The Collider places questions of power and dominance into a broader context, instead. We have internalized so many social and cultural norms that it makes sense to also turn inward and reflect upon ourselves, according to May:
“It’s about trying to understand that in this bigger language about power – and it’s a huge universe of arguments – there’s this totally other tiny, internal, particle by particle, piece by piece universe of power which is actually in your mind. And if you managed to unpick a single part of that, then this entire monolith of hierarchy and how the universe runs and how governments run and who makes decisions is completely connected to that.”
You’ll have to find out for yourselves whether the VR experience achieves this goal. I would say: take the plunge if you get the chance!

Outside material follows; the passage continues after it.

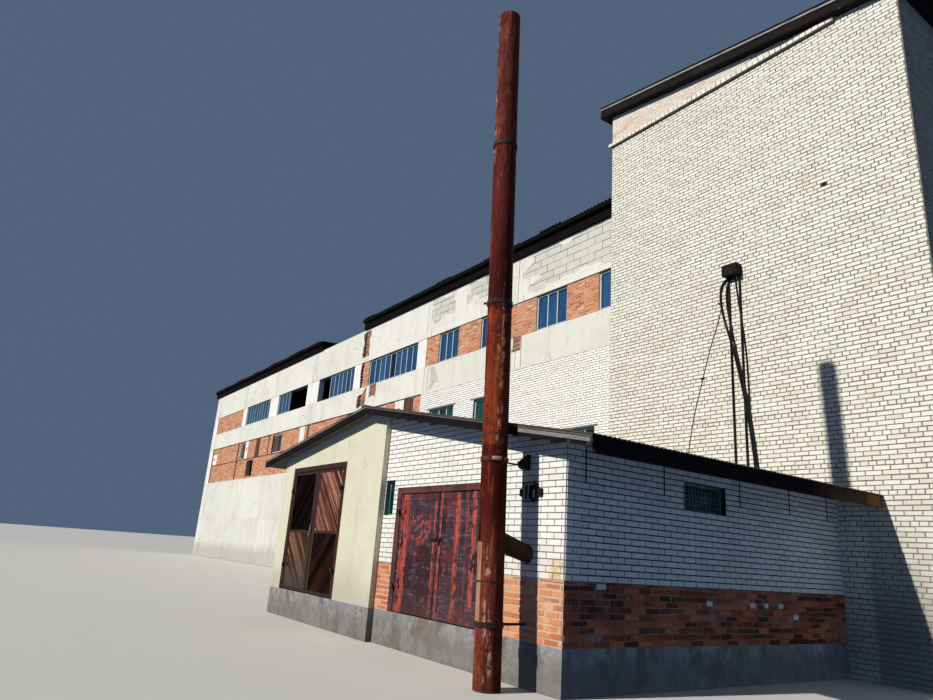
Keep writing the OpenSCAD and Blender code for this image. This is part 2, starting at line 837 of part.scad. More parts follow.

The Collider is Coming to Venice
Amy and May both have backgrounds in documentary filmmaking, which shines through in their work. It only fit too well that a short version of The Collider premiered at IDFA’s 2018 Doclab in Amsterdam, the largest documentary film festival in the world.
Succeeding their shows in New York and China (where they even won the “Best Immersive Art Award” at the Sandbox Immersive Festival), they will be coming to the International Venice Film Festival next. At the end of August, The Collider will be shown to the Venetian audience as one of ten experiences in the category “Best of VR.”